## WHAT IS ASKED
Write out exactly the lines that run from the line containing "nose, along +X" through the line containing "for node in"; both end lines belong to the answer.

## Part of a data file
────────

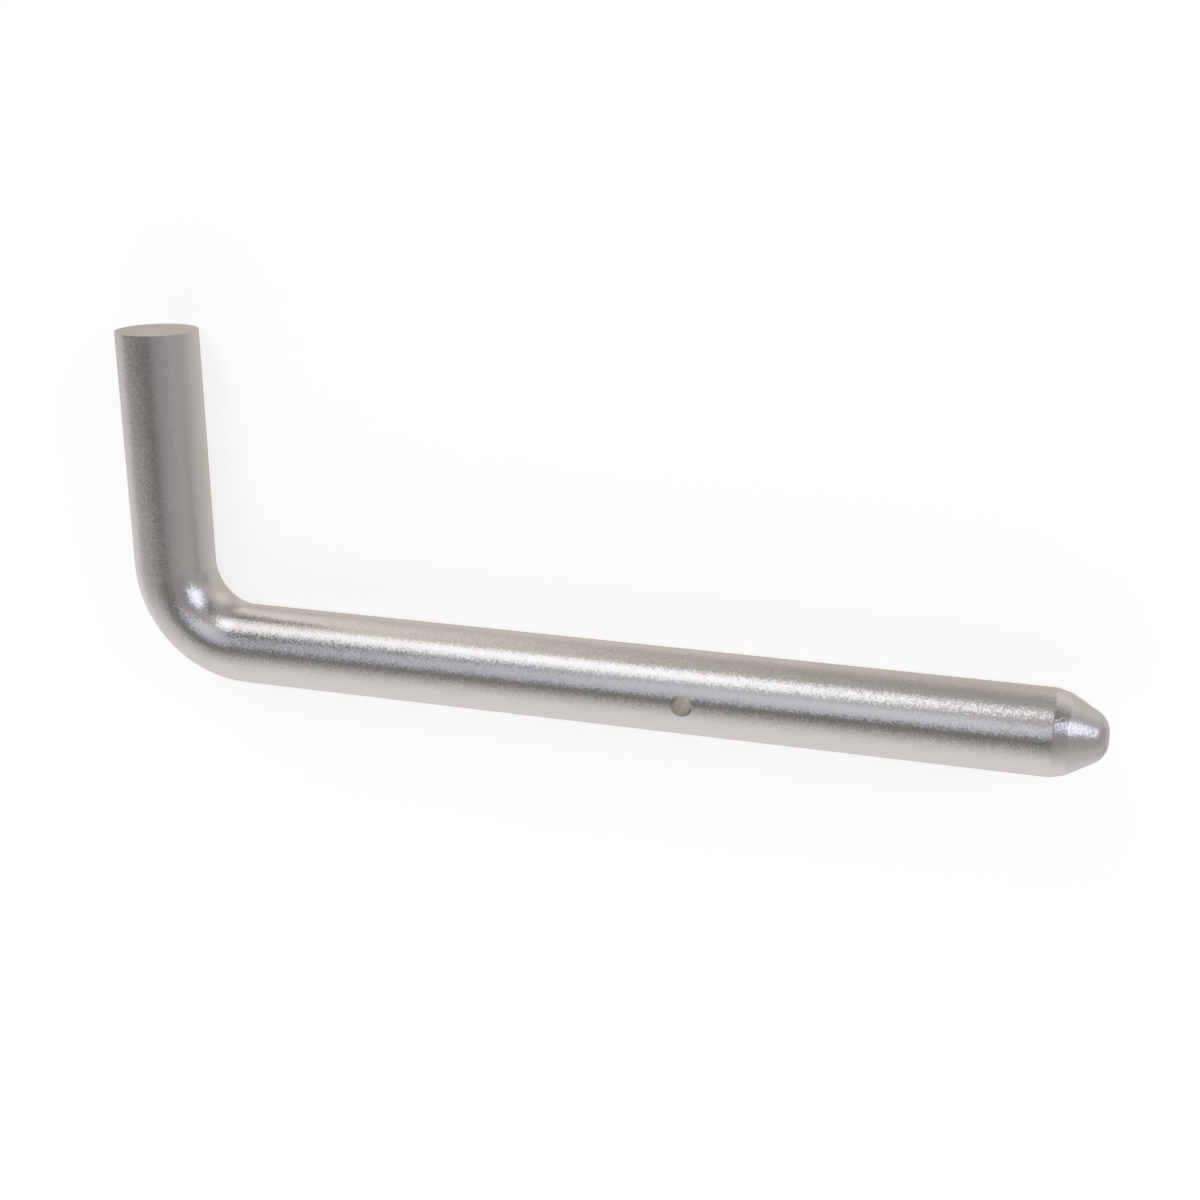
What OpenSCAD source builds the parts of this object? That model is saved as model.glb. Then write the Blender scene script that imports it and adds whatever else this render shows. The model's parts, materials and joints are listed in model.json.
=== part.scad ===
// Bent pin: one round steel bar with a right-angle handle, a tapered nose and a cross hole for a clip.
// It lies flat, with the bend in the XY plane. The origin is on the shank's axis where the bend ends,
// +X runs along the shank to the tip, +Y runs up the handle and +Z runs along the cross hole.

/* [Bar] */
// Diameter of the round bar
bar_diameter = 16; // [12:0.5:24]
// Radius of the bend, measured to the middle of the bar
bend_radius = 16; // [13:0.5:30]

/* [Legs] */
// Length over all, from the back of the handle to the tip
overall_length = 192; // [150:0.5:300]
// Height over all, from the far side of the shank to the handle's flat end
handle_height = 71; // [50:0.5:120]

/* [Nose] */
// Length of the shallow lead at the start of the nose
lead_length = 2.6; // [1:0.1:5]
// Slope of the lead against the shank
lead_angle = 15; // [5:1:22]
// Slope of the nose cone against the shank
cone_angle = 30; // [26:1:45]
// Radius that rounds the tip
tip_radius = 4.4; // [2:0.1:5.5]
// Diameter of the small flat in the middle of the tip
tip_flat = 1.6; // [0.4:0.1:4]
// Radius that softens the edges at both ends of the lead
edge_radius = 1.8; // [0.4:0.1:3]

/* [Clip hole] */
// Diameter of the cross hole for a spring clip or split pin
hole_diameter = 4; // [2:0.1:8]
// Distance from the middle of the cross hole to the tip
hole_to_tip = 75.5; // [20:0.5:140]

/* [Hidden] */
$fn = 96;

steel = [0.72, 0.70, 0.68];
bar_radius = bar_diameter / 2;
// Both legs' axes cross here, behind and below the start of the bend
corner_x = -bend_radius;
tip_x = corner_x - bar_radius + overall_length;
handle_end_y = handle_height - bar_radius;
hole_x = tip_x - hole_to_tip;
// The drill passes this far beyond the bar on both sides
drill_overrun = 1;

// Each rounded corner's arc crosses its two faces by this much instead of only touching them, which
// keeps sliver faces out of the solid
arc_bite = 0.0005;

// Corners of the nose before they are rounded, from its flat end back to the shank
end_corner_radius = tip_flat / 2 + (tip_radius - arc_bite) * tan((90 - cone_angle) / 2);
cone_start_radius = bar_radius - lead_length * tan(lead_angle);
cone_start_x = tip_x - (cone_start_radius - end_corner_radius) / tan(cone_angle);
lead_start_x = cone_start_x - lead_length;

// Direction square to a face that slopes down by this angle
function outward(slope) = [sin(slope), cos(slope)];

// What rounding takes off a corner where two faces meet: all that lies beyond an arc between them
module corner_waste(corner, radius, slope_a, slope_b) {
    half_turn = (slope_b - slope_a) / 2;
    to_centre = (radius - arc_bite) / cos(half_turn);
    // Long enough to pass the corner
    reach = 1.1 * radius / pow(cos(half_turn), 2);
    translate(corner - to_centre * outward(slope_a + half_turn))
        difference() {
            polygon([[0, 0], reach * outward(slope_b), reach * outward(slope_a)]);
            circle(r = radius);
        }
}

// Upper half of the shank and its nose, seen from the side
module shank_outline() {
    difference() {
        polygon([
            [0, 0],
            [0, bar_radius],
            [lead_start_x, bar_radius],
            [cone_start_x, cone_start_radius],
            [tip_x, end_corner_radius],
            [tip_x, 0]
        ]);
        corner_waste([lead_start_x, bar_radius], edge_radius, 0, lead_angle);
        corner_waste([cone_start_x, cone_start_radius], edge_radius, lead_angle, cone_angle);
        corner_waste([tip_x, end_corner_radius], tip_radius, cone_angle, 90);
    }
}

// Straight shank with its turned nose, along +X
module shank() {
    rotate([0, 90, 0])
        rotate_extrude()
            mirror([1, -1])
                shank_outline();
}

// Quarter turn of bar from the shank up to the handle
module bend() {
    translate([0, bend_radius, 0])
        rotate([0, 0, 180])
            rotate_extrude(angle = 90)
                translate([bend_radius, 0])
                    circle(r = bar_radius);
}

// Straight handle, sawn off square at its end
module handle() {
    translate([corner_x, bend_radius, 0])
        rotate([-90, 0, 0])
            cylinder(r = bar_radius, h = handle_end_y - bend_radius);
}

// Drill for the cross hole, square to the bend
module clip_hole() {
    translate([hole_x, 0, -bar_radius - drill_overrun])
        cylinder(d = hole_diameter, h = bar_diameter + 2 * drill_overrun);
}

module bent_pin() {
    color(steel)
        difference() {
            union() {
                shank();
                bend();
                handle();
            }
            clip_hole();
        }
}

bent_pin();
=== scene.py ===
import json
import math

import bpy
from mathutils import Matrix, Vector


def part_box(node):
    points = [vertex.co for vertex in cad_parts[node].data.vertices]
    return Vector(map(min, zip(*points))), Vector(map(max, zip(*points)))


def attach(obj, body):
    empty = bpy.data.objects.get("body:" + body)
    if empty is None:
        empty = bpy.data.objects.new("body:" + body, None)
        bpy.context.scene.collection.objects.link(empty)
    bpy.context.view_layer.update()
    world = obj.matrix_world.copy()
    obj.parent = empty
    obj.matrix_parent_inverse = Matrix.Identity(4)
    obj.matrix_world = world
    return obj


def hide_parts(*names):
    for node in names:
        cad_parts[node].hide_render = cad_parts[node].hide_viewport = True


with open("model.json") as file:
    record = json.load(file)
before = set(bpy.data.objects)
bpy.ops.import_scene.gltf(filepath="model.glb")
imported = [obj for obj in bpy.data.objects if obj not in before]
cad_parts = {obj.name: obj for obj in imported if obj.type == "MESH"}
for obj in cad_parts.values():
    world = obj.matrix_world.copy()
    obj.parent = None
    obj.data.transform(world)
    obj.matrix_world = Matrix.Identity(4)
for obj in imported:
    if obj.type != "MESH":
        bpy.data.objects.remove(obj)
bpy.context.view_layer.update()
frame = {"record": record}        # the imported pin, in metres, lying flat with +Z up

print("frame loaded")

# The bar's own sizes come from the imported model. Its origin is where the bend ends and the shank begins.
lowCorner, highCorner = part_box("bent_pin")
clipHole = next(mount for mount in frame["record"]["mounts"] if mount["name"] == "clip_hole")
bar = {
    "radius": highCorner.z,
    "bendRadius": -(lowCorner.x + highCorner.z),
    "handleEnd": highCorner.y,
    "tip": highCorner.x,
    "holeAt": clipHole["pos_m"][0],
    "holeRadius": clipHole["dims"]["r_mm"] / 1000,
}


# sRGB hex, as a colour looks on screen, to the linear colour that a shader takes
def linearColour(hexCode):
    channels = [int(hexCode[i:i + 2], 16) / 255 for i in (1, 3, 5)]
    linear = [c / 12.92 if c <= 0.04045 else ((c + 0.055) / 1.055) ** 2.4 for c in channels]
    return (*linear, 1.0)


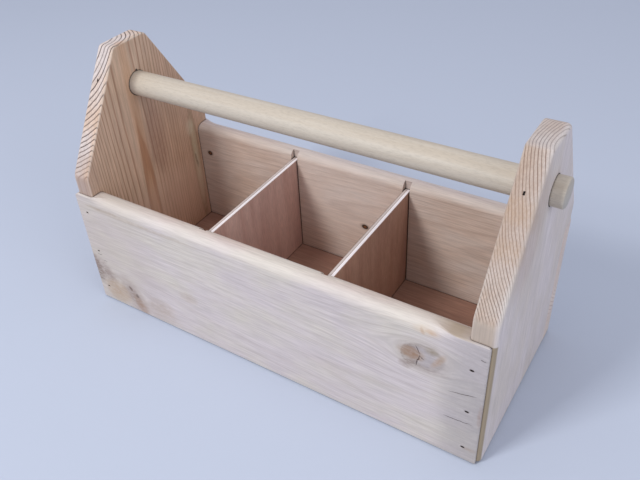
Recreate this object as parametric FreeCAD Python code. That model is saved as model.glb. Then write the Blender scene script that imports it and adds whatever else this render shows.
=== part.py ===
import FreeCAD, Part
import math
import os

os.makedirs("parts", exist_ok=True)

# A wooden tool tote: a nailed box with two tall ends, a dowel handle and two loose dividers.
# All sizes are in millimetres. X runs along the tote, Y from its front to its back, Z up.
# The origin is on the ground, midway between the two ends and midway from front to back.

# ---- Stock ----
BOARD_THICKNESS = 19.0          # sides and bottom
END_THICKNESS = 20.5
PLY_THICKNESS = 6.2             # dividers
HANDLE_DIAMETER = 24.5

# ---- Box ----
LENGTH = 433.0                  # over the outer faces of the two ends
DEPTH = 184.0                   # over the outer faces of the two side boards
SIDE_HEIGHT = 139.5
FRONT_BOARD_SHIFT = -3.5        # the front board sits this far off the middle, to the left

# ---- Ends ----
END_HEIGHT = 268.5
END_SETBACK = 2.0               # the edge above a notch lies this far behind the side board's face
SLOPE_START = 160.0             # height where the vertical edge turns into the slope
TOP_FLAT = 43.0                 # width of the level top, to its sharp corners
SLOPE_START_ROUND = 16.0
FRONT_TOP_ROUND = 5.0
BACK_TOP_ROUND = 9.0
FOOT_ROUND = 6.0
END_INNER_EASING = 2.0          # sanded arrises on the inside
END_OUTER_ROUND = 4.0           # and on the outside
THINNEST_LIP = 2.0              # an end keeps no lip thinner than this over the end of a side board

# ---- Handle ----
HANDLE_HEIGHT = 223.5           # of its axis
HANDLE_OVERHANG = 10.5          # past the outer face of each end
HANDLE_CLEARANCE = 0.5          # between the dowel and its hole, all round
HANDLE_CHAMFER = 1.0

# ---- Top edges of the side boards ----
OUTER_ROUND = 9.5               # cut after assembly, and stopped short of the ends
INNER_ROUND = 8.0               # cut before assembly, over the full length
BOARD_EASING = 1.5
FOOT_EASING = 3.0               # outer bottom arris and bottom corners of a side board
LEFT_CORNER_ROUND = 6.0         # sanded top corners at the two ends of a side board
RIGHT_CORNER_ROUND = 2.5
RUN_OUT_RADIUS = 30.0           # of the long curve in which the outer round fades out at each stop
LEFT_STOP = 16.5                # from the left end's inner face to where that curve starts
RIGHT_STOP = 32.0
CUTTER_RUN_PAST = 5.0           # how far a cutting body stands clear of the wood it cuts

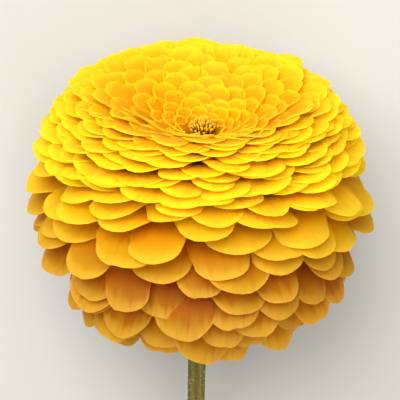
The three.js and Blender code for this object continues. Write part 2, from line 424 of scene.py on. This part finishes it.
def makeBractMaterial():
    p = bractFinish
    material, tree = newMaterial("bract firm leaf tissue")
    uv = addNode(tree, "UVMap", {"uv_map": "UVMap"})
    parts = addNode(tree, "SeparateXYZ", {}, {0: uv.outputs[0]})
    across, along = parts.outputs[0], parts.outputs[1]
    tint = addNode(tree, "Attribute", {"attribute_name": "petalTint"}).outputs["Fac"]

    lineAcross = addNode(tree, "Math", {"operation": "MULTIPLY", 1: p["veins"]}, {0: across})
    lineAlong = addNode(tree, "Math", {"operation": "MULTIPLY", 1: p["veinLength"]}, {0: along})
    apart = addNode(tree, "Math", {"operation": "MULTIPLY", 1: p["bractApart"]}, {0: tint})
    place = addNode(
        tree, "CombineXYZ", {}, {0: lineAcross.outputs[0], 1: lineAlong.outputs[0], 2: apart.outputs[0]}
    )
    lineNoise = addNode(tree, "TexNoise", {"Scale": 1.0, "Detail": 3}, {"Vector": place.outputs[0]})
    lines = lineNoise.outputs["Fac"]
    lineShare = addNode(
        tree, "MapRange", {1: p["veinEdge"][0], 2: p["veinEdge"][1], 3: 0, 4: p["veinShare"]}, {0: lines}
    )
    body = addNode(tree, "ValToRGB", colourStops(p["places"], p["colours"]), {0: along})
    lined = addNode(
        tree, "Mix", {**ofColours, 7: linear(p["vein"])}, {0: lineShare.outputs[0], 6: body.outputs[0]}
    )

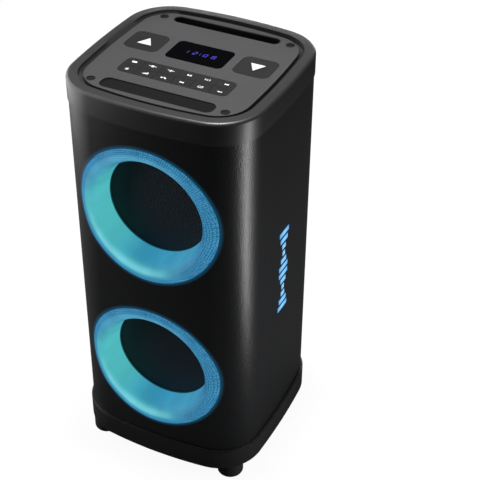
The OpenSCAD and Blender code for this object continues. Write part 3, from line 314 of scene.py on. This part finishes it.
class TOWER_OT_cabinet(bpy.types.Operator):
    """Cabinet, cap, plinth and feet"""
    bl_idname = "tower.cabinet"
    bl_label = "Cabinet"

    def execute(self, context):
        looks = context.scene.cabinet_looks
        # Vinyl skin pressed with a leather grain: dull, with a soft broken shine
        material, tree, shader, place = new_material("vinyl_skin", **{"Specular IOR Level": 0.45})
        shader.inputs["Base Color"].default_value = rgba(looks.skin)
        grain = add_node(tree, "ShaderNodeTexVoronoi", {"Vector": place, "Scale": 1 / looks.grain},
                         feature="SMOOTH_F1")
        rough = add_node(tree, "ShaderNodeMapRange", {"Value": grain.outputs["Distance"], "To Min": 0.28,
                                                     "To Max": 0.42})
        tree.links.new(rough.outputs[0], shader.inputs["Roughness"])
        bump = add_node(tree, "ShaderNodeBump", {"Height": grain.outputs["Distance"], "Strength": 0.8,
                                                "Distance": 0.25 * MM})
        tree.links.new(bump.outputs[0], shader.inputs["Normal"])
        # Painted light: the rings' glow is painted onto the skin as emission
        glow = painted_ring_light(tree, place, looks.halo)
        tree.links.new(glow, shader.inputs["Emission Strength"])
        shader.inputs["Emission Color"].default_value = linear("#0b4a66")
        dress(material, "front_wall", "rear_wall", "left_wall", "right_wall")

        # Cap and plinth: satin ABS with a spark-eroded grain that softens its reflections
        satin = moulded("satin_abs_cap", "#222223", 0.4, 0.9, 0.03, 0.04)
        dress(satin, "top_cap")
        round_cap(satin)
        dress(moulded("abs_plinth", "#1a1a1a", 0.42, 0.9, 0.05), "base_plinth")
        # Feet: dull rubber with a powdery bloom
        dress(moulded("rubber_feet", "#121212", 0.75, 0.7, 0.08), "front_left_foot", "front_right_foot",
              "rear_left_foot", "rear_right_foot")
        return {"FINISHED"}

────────

## FINISHED TASK
// Straight shank with its turned nose, along +X
module shank() {
    rotate([0, 90, 0])
        rotate_extrude()
            mirror([1, -1])
                shank_outline();
}

// Quarter turn of bar from the shank up to the handle
module bend() {
    translate([0, bend_radius, 0])
        rotate([0, 0, 180])
            rotate_extrude(angle = 90)
                translate([bend_radius, 0])
                    circle(r = bar_radius);
}

// Straight handle, sawn off square at its end
module handle() {
    translate([corner_x, bend_radius, 0])
        rotate([-90, 0, 0])
            cylinder(r = bar_radius, h = handle_end_y - bend_radius);
}

// Drill for the cross hole, square to the bend
module clip_hole() {
    translate([hole_x, 0, -bar_radius - drill_overrun])
        cylinder(d = hole_diameter, h = bar_diameter + 2 * drill_overrun);
}

module bent_pin() {
    color(steel)
        difference() {
            union() {
                shank();
                bend();
                handle();
            }
            clip_hole();
        }
}

bent_pin();
=== scene.py ===
import json
import math

import bpy
from mathutils import Matrix, Vector


def part_box(node):
    points = [vertex.co for vertex in cad_parts[node].data.vertices]
    return Vector(map(min, zip(*points))), Vector(map(max, zip(*points)))


def attach(obj, body):
    empty = bpy.data.objects.get("body:" + body)
    if empty is None:
        empty = bpy.data.objects.new("body:" + body, None)
        bpy.context.scene.collection.objects.link(empty)
    bpy.context.view_layer.update()
    world = obj.matrix_world.copy()
    obj.parent = empty
    obj.matrix_parent_inverse = Matrix.Identity(4)
    obj.matrix_world = world
    return obj


def hide_parts(*names):
    for node in names:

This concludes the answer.